El Faro, the opposition newspaper, expressed concerns about Bukele’s claim to 85-percent election support and the Supreme Electoral Tribunal – the national government institution tasked with counting votes.
“Until about 10 at night, the Tribunal offered partial data, but without context,” the newspaper reported. “With 22 percent of votes processed, Bukele appeared with 1,090,522 votes; and, below him, with 93,846 votes, at a distant second, the FMLN candidate Manuel Flores.”
“The data offered by the Tribunal appeared inconsistent, as if that number of votes represented 22 percent, that meant that practically 100 perccent of people voted for Bukele,” El Faro contended.

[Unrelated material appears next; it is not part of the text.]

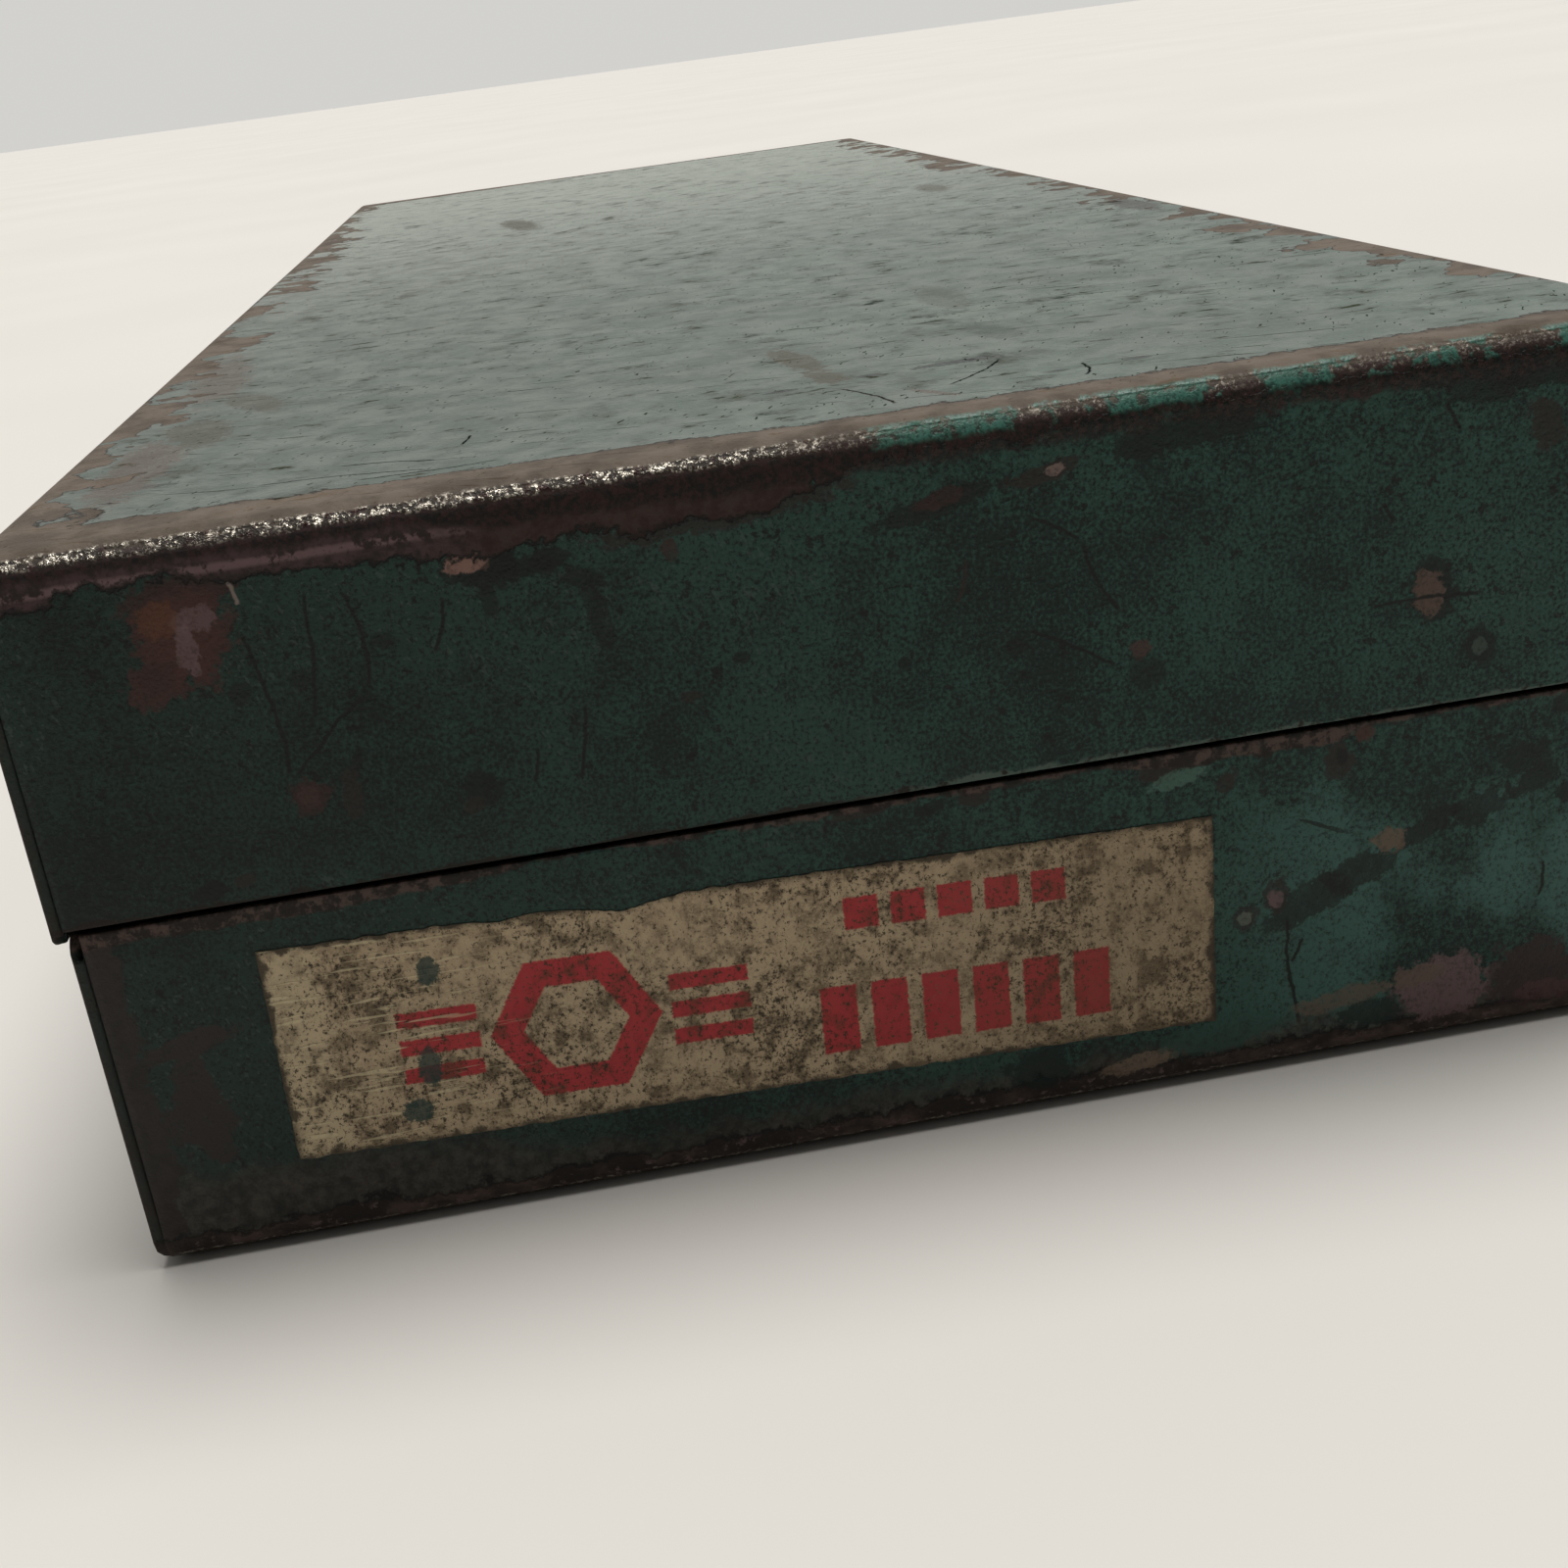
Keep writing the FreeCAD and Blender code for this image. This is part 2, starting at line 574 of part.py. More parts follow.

Ultimately, however, the complaints about Bukele stem from the ouster of the Supreme Court justices and accusations of “gerrymandering,” far from uncommon practices in other nations widely considered free and democratic. Polls released ahead of the election were also not inconsistent with the results as Bukele announced them.
Polls released by El Salvador’s Central American University in January found that 81.9 percent of voters inteded to choose Bukele. January’s numbers represented a significant increase from his already dominating performance in polls throughout the summer. In August 2023, the Center for Citizen Studies (CEC) at Francisco Gavidia University published a poll showing 68.4 percent of voters would choose Bukele. The same poll predicted that New Ideas would obtain 58 out of the National Assembly’s 60 seats, the exact margin Bukele announced on Sunday night.